• _SUPPLIED ENTRIES_:

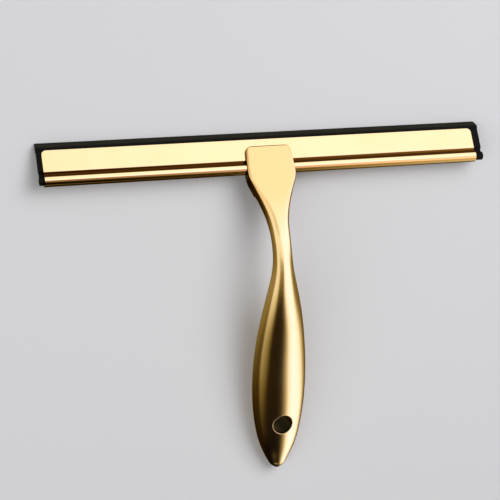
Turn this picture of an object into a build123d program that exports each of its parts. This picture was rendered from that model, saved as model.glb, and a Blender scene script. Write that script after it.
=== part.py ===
from build123d import *
import os
from math import atan2, cos, degrees, hypot, pi, sin, tan

# Window squeegee with a ten inch blade, lying on a flat surface with its face up.
# Row frame: +X along the blade, +Y from the grip towards the blade, +Z up, millimetres.
#
# Two inner coordinates describe every profile in the plane of symmetry:
#   along  distance from the channel's front edge towards the grip, in the plane of its flat face
#   level  height above the channel's flat face, along the face's normal

os.makedirs("parts", exist_ok=True)

# ---------------------------------------------------------------- driving dimensions
# channel: one folded sheet with a rolled bead along its rear edge
CHANNEL_LENGTH = 250.0
SHEET = 0.7
JAW_WIDTH = 11.9
JAW_DEPTH = 4.2
JAW_CORNER_R = 2.5
GROOVE_DROP = 1.1
GROOVE_START = 13.3
BEAD_R = 3.2
BEAD_ALONG = 16.3
MID_LEVEL = -JAW_DEPTH / 2

# rubber blade: the strip sits a little towards +X in the channel, as it was pushed in
RUBBER_LENGTH = 257.3
RUBBER_SHIFT = 1.2
RUBBER_GAP = 0.1
BODY_MARGIN = 0.6
WEB_THICKNESS = 0.4
BULB_R = 2.35
BODY_FRONT_GAP = 0.25
BODY_TOP = -0.3
BODY_BOTTOM = -4.4
BEVEL_START = -1.8
LIP_ALONG = -5.6
LIP_THICKNESS = 0.3

# head, neck and grip
HEAD_FRONT = 4.5
HEAD_TOP = 2.3
HEAD_BOTTOM = -5.4
HEAD_CORNER_R = 2.5
SEAT_REAR = 19.7
SEAM_ALONG = 60.0
SHELL_WALL = 1.2
SPIGOT_GAP = 0.08

# hanging hole
HOLE_ALONG = 146.2
HOLE_R = 5.5
TUBE_WALL = 0.5
TUBE_GAP = 0.03

# clamp behind the head
CLAMP_FRONT = 5.5
CLAMP_REAR = 31.0
CLAMP_THICKNESS = 2.4
CLAMP_FOOT_END = 12.2
CLAMP_FOOT_BEVEL = 0.6
CLAMP_TOE_LENGTH = 2.5
CLAMP_TOE_THICKNESS = 1.2
CLAMP_MARGIN = 1.2
CLAMP_GAP = 0.4
SCREW_ALONG = 25.5
SCREW_SPACING = 12.0
SCREW_R = 2.0
SCREW_DEPTH = 4.6
SCREW_SLACK = 0.02
SCREW_HOLE_R = 2.25
SCREW_HOLE_EXTRA = 0.4
SCREW_HEAD_R = 3.5
SCREW_HEAD_HEIGHT = 2.2
SCREW_RIM_R = 0.9
SLOT_WIDTH = 0.8
SLOT_DEPTH = 1.0
WASHER_R = 4.0
WASHER_THICKNESS = 0.8

# Cross-sections of the handle from the head to the tail:
# along, level of the centre, half width, half depth, squareness of the sides, squareness of the crown
MID_HEAD = (HEAD_TOP + HEAD_BOTTOM) / 2
HEAD_HALF = (HEAD_TOP - HEAD_BOTTOM) / 2
STATIONS = [
    (HEAD_FRONT, MID_HEAD, 12.8, HEAD_HALF, 30.0, 7.0),
    (12.0, MID_HEAD, 13.5, HEAD_HALF, 30.0, 7.0),
    (18.0, MID_HEAD, 13.9, HEAD_HALF, 28.0, 6.6),
    (22.0, MID_HEAD, 13.7, HEAD_HALF, 24.0, 6.0),
    (27.0, MID_HEAD, 12.1, HEAD_HALF, 16.0, 5.0),
    (33.0, MID_HEAD - 0.1, 9.8, HEAD_HALF + 0.1, 9.0, 4.0),
    (40.0, MID_HEAD - 0.2, 7.5, HEAD_HALF + 0.3, 5.5, 3.2),
    (49.0, MID_HEAD - 0.3, 5.7, HEAD_HALF + 0.5, 3.5, 2.7),
    (SEAM_ALONG, -2.6, 5.1, HEAD_HALF + 0.8, 2.6, 2.4),
    (72.0, -6.3, 5.7, 5.5, 2.3, 2.2),
    (84.0, -12.8, 8.5, 7.2, 2.2, 2.1),
    (96.0, -21.2, 11.5, 8.8, 2.1, 2.1),
    (109.0, -31.2, 13.9, 10.0, 2.1, 2.0),
    (124.0, -42.0, 15.1, 10.6, 2.1, 2.0),
    (138.0, -51.4, 14.6, 10.2, 2.1, 2.0),
    (150.0, -59.0, 12.7, 9.0, 2.1, 2.0),
    (160.0, -65.0, 9.4, 6.9, 2.1, 2.0),
    (167.0, -69.0, 5.6, 4.3, 2.0, 2.0),
    (169.7, -70.5, 3.3, 2.7, 2.0, 2.0),
    (171.0, -71.2, 1.2, 1.0, 2.0, 2.0),
]
SECTION_POINTS = 32


def tangent(index):
    """Direction of the handle's centre line at a station, as (along, level)."""
    before = STATIONS[max(index - 1, 0)]
    after = STATIONS[min(index + 1, len(STATIONS) - 1)]
    run = after[0] - before[0]
    rise = after[1] - before[1]
    length = hypot(run, rise)
    return run / length, rise / length


def underside(index):
    """Point of the handle's underside below a station, as (along, level)."""
    along, level, _, half_depth, _, _ = STATIONS[index]
    run, rise = tangent(index)
    return along + rise * half_depth, level - run * half_depth


SEAM = [station[0] for station in STATIONS].index(SEAM_ALONG)
SPIGOT = SEAM + 1
LAST = len(STATIONS) - 1
TAIL = STATIONS[LAST]

# The squeegee rests on the tip of its lip and on the belly of its grip.
BELLY_STEPS = 200
belly_line = Spline(*[underside(i) for i in range(SPIGOT, LAST + 1)])
belly_points = [belly_line @ (step / BELLY_STEPS) for step in range(BELLY_STEPS + 1)]
TILT = max(atan2(BODY_BOTTOM - p.Y, p.X - LIP_ALONG) for p in belly_points)

LIP_HEIGHT = LIP_ALONG * sin(TILT) + BODY_BOTTOM * cos(TILT)
FRONT_Y = -LIP_ALONG * cos(TILT) + BODY_BOTTOM * sin(TILT)
REAR_Y = -TAIL[0] * cos(TILT) + TAIL[1] * sin(TILT)
ORIGIN = Vector(0, -(FRONT_Y + REAR_Y) / 2, -LIP_HEIGHT)
TOWARDS_GRIP = Vector(0, -cos(TILT), sin(TILT))
OUTWARDS = Vector(0, sin(TILT), cos(TILT))

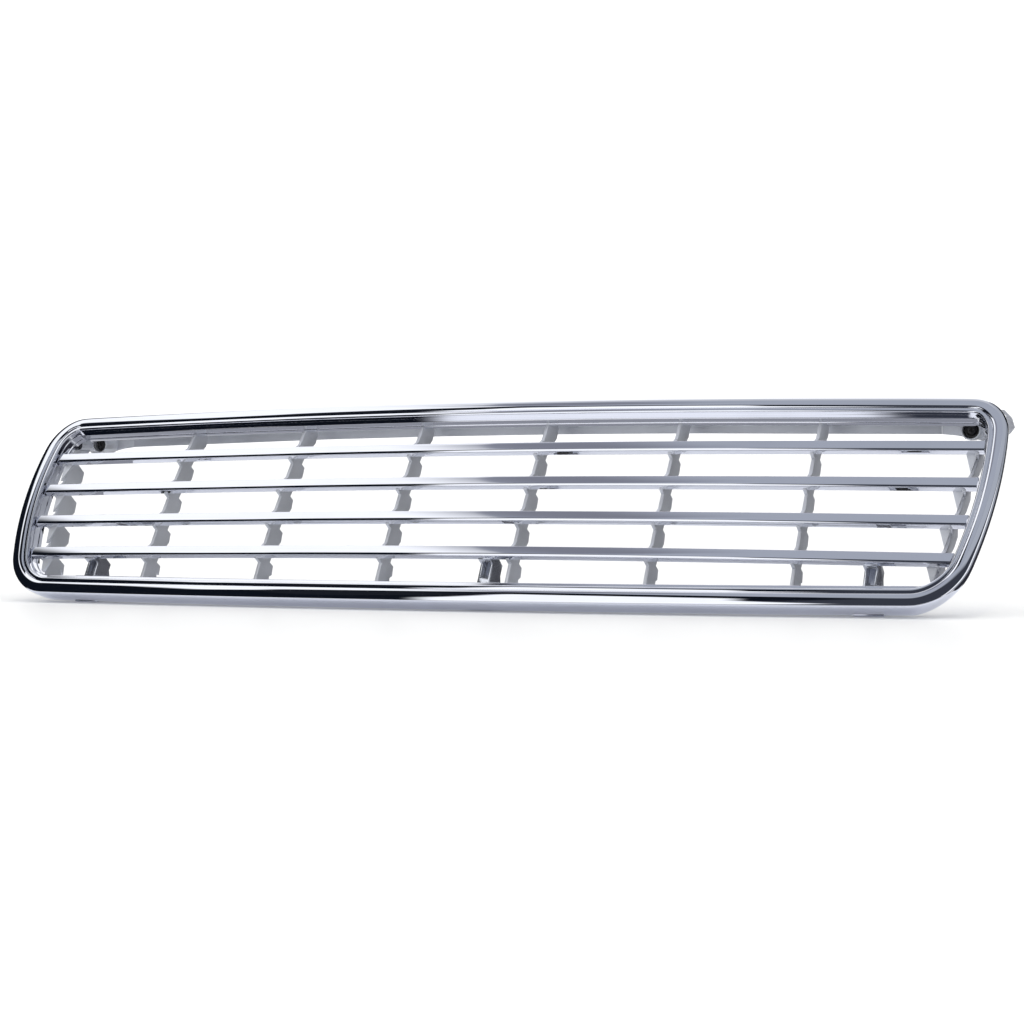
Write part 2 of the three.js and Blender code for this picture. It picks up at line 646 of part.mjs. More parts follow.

• _SHORT TASK_: Reproduce, please, the lines of the material from its first line down to the line containing "WASHER_THICKNESS = 0.8", keeping both ends and nothing beyond them.

• _RESPONSE BELOW_:
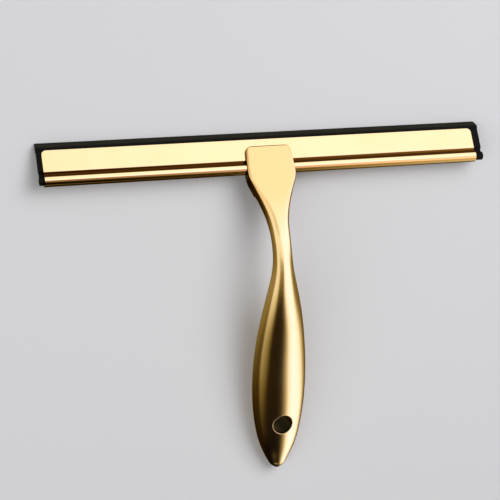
Turn this picture of an object into a build123d program that exports each of its parts. This picture was rendered from that model, saved as model.glb, and a Blender scene script. Write that script after it.
=== part.py ===
from build123d import *
import os
from math import atan2, cos, degrees, hypot, pi, sin, tan

# Window squeegee with a ten inch blade, lying on a flat surface with its face up.
# Row frame: +X along the blade, +Y from the grip towards the blade, +Z up, millimetres.
#
# Two inner coordinates describe every profile in the plane of symmetry:
#   along  distance from the channel's front edge towards the grip, in the plane of its flat face
#   level  height above the channel's flat face, along the face's normal

os.makedirs("parts", exist_ok=True)

# ---------------------------------------------------------------- driving dimensions
# channel: one folded sheet with a rolled bead along its rear edge
CHANNEL_LENGTH = 250.0
SHEET = 0.7
JAW_WIDTH = 11.9
JAW_DEPTH = 4.2
JAW_CORNER_R = 2.5
GROOVE_DROP = 1.1
GROOVE_START = 13.3
BEAD_R = 3.2
BEAD_ALONG = 16.3
MID_LEVEL = -JAW_DEPTH / 2

# rubber blade: the strip sits a little towards +X in the channel, as it was pushed in
RUBBER_LENGTH = 257.3
RUBBER_SHIFT = 1.2
RUBBER_GAP = 0.1
BODY_MARGIN = 0.6
WEB_THICKNESS = 0.4
BULB_R = 2.35
BODY_FRONT_GAP = 0.25
BODY_TOP = -0.3
BODY_BOTTOM = -4.4
BEVEL_START = -1.8
LIP_ALONG = -5.6
LIP_THICKNESS = 0.3

# head, neck and grip
HEAD_FRONT = 4.5
HEAD_TOP = 2.3
HEAD_BOTTOM = -5.4
HEAD_CORNER_R = 2.5
SEAT_REAR = 19.7
SEAM_ALONG = 60.0
SHELL_WALL = 1.2
SPIGOT_GAP = 0.08

# hanging hole
HOLE_ALONG = 146.2
HOLE_R = 5.5
TUBE_WALL = 0.5
TUBE_GAP = 0.03

# clamp behind the head
CLAMP_FRONT = 5.5
CLAMP_REAR = 31.0
CLAMP_THICKNESS = 2.4
CLAMP_FOOT_END = 12.2
CLAMP_FOOT_BEVEL = 0.6
CLAMP_TOE_LENGTH = 2.5
CLAMP_TOE_THICKNESS = 1.2
CLAMP_MARGIN = 1.2
CLAMP_GAP = 0.4
SCREW_ALONG = 25.5
SCREW_SPACING = 12.0
SCREW_R = 2.0
SCREW_DEPTH = 4.6
SCREW_SLACK = 0.02
SCREW_HOLE_R = 2.25
SCREW_HOLE_EXTRA = 0.4
SCREW_HEAD_R = 3.5
SCREW_HEAD_HEIGHT = 2.2
SCREW_RIM_R = 0.9
SLOT_WIDTH = 0.8
SLOT_DEPTH = 1.0
WASHER_R = 4.0
WASHER_THICKNESS = 0.8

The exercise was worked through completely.